西武・増田達至が守護神に返り咲いた理由とは。増井浩俊・山﨑康晃にも共通するクローザー的思考からの解放
埼玉西武ライオンズの増田達至投手が北海道日本ハムファイターズ戦(7日、東京ドーム)で今季初セーブをマークした。昨季は2軍降格など苦しいシーズンを過ごしたが、今季は6登板で防御率1.29(18日時点)と抜群の安定感を誇る。9回のマウンドに帰ってきた男は、昨季までと比べてどのように変わったのだろうか。
2019/04/19
クローザーから外れ、ピッチングを再構築した増井と山﨑
また、クローザーからの降格も増田にとっては貴重な経験になっている。
クローザーを務める人間には、共通して最後を締める役割にとらわれるあまり、シャットアウトしていくための配球が偏ってしまうということがある。自身の持ち球すべてで相手を抑えていこうと考えるより、悔いを残さぬような配球にとらわれてしまうのだ。
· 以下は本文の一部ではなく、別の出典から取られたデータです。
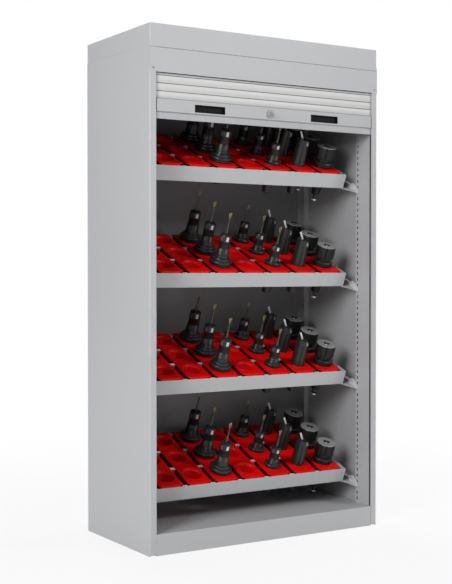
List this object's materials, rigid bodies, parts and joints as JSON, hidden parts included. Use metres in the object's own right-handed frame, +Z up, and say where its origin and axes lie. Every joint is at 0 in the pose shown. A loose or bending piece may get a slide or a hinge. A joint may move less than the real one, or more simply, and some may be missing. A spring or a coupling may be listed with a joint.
{
  "type": "roll front tool cabinet",
  "caption": "Tall steel cabinet with a roll front that winds into its header, slotted posts and sloping trays of plastic sockets that hold taper tool holders.",
  "frame": {"origin": "on the floor under the middle of the cabinet body", "axes": "+Z up, +X to the right as one faces the roll front, +Y from the front to the back"},
  "size_m": [1.056, 0.5447, 1.95],
  "materials": {
    "body_paint": "satin",
    "inner_paint": "satin",
    "slat_plastic": "satin",
    "guide_plastic": "matte",
    "black_plastic": "matte",
    "socket_plastic": "satin",
    "rail_metal": "satin",
    "plain_steel": "satin",
    "lock_metal": "polished",
    "holder_steel": "polished",
    "mill_steel": "satin",
    "cutting_gold": "satin",
    "rubber": "matte"
  },
  "bodies": {
    "cabinet": {"side_panel_right": "body_paint", "side_panel_left": "body_paint", "back_panel": "body_paint", "top_cap": "body_paint", "header_fascia": "body_paint", "floor_pan": "body_paint", "drum_cover": "inner_paint", "floor_ribs": "inner_paint", "front_upright_right": "inner_paint", "front_upright_left": "inner_paint", "rear_upright_right": "inner_paint", "rear_upright_left": "inner_paint", "tray_frame_1": "inner_paint", "tray_frame_2": "inner_paint", "tray_frame_3": "inner_paint", "tray_frame_4": "inner_paint", "tray_carriers_right": "inner_paint", "tray_carriers_left": "inner_paint", "fascia_screws": "plain_steel", "keeper_plate": "plain_steel", "base_corners": "plain_steel", "drum_bracket_right": "plain_steel", "drum_bracket_left": "plain_steel", "drum_axle": "plain_steel", "torsion_spring": "plain_steel", "levelling_feet": "rubber", "guide_rail_right": "guide_plastic", "guide_rail_left": "guide_plastic", "open_sockets": "socket_plastic", "filled_sockets": "socket_plastic", "large_chucks": "holder_steel", "small_chucks": "holder_steel", "boring_bars": "holder_steel", "boring_heads": "holder_steel", "face_mills": "mill_steel", "bar_tips": "cutting_gold", "cutting_plates": "cutting_gold", "pull_studs": "cutting_gold"},
    "roll_front": {"roll_slats": "slat_plastic", "slat_end_caps": "slat_plastic", "leader_slats": "slat_plastic", "bottom_rail": "rail_metal", "rail_end_caps": "slat_plastic", "closing_strip": "inner_paint", "handle_cups": "black_plastic", "lock_barrel": "lock_metal"},
    "drum": {"drum_tube": "plain_steel", "drum_discs": "guide_plastic", "wound_slats": "slat_plastic"},
    "lock": {"lock_plug": "lock_metal", "lock_key": "lock_metal", "lock_cam": "plain_steel"}
  },
  "joints": [
    {"name": "roll_front_slide", "type": "slide", "parent": "cabinet", "child": "roll_front", "axis": [0, 0, 1], "range_m": [-1.5257, 0.093], "deforming": ["leader_slats"]},
    {"name": "drum_spin", "type": "hinge", "parent": "cabinet", "child": "drum", "pos_m": [0, -0.1679, 1.858], "axis": [1, 0, 0], "range_deg": [-100, 1600]},
    {"name": "lock_turn", "type": "hinge", "parent": "roll_front", "child": "lock", "pos_m": [0, -0.24965, 1.6526], "axis": [0, 1, 0], "range_deg": [0, 90]}
  ],
  "couplings": [
    {"joint": "drum_spin", "follows": "roll_front_slide", "rad_per_m": -18.182}
  ]
}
増田はストレートとスライダーのこの2球種にこだわっていたが、蓄積した疲労は、ストレートの勢いをなくし、変化球のキレもなかった。そんな状態で抑えられるほど甘くはなかった。
ただ、一時はクローザーの役を解かれることで、視野を広めて、ピッチングを再構築ケースは珍しいことではなく、オリックスの増井浩俊やDeNAの山﨑康晃は、一時のクローザー降格をプラスに変えた投手だ。
オリックスに移籍する以前、先発を経験した増井がこんな話をしていたものだ。
「先発に回された時期があって、その時に、長いイニングを投げるために、カーブを投げるようになりました。カーブは、自分の中でめちゃくちゃ自信がないボールでしたけど、先発投手には必要でした。そして、(カーブは)全力の力を使うと投げられない球種であるので、意識が変わりました。
結局、常に全力で投げようとしていたから上手く行かなかったし、力を抜くことによって変わりました。(クローザーに戻って)先発の時に比べれば、カーブ、スライダーを投げる割合は少ないですけど、不意にみせることでピッチングの幅は広くなっていく。
また、先発をやって、すべてを全力で行くのではなく、リリースの瞬間に力を持っていく感覚をつかむことができた。そのことで、コントロールにも繋がっていると思います」
DeNAの山﨑は、4位に低迷した昨季こそ、ストレートとツーシームの2球種で勝負することの方が多かったが、日本シリーズに進出した2017年は、スライダーを投げるようになった。その変化はクローザーの役を解かれた時に得たものだ。
「自分が持っている一番いいボールを投げるのがクローザーとして一番のリスク回避だと僕は思っていました。納得いくボールじゃない球種を投げる怖さがありました。クローザー以外を経験したことで、目先を変えるために、スライダーで入ったり、ツーシームから入ってみたりすることがありました。クローザーでできること以外のことも挑戦できるようになって、視野が広がるようになった」
そして、昨季、様々な役回りをさせられた増田も、同じことを口にしている。
「中継ぎを経験したことによって、“抑えないといけない”という気持ちから、周りを見ながらできるようになりました。そういう経験があって、今年はフォークを使えるようになりました。(7日の日本ハム戦では)そのフォークを淺間(大基)に打たれたんですけど、使っていくことによってバッターの反応は変わってくるし、今後、データにも残っていくと思う。そういう球種を効果的に使っていければいいなと思います」
7日の日本ハム戦で今季初セーブを挙げた増田は14日のオリックス戦では、セーブシチュエーションではなかったものの9回に登板し、無失点で切り抜けている。この時も、フォークを投げていた。